* Begin DATA PROVIDED *

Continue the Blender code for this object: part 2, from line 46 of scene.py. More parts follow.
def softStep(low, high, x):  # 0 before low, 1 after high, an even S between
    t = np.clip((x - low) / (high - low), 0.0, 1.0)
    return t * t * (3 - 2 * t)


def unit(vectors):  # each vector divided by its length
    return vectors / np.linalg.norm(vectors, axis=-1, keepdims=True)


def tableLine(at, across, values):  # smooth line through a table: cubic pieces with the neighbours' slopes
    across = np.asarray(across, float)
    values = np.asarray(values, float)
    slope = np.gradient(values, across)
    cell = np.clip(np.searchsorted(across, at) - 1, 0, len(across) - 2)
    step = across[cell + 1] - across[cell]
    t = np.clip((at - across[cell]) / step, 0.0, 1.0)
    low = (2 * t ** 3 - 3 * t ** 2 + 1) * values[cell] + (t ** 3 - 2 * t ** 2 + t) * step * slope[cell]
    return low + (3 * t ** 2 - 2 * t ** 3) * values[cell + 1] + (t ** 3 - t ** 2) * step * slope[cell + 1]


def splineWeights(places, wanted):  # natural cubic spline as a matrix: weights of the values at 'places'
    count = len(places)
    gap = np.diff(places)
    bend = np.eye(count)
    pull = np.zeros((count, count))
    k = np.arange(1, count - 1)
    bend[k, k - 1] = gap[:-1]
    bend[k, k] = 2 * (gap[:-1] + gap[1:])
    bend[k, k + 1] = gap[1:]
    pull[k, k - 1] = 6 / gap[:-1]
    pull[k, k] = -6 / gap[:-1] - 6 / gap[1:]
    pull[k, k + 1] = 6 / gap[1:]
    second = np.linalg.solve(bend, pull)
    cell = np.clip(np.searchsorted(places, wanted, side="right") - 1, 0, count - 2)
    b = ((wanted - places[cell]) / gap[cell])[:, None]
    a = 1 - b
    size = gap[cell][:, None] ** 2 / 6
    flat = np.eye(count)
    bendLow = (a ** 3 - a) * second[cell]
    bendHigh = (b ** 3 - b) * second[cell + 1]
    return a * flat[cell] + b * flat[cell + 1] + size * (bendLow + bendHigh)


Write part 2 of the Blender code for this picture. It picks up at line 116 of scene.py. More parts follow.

* End DATA PROVIDED *

▸ **AIM**: Output the whole listing above again, word for word.

▸ **WRITTEN ANSWER**:
Continue the Blender code for this object: part 2, from line 46 of scene.py. More parts follow.
def softStep(low, high, x):  # 0 before low, 1 after high, an even S between
    t = np.clip((x - low) / (high - low), 0.0, 1.0)
    return t * t * (3 - 2 * t)


def unit(vectors):  # each vector divided by its length
    return vectors / np.linalg.norm(vectors, axis=-1, keepdims=True)


def tableLine(at, across, values):  # smooth line through a table: cubic pieces with the neighbours' slopes
    across = np.asarray(across, float)
    values = np.asarray(values, float)
    slope = np.gradient(values, across)
    cell = np.clip(np.searchsorted(across, at) - 1, 0, len(across) - 2)
    step = across[cell + 1] - across[cell]
    t = np.clip((at - across[cell]) / step, 0.0, 1.0)
    low = (2 * t ** 3 - 3 * t ** 2 + 1) * values[cell] + (t ** 3 - 2 * t ** 2 + t) * step * slope[cell]
    return low + (3 * t ** 2 - 2 * t ** 3) * values[cell + 1] + (t ** 3 - t ** 2) * step * slope[cell + 1]


def splineWeights(places, wanted):  # natural cubic spline as a matrix: weights of the values at 'places'
    count = len(places)
    gap = np.diff(places)
    bend = np.eye(count)
    pull = np.zeros((count, count))
    k = np.arange(1, count - 1)
    bend[k, k - 1] = gap[:-1]
    bend[k, k] = 2 * (gap[:-1] + gap[1:])
    bend[k, k + 1] = gap[1:]
    pull[k, k - 1] = 6 / gap[:-1]
    pull[k, k] = -6 / gap[:-1] - 6 / gap[1:]
    pull[k, k + 1] = 6 / gap[1:]
    second = np.linalg.solve(bend, pull)
    cell = np.clip(np.searchsorted(places, wanted, side="right") - 1, 0, count - 2)
    b = ((wanted - places[cell]) / gap[cell])[:, None]
    a = 1 - b
    size = gap[cell][:, None] ** 2 / 6
    flat = np.eye(count)
    bendLow = (a ** 3 - a) * second[cell]
    bendHigh = (b ** 3 - b) * second[cell + 1]
    return a * flat[cell] + b * flat[cell + 1] + size * (bendLow + bendHigh)


Write part 2 of the Blender code for this picture. It picks up at line 116 of scene.py. More parts follow.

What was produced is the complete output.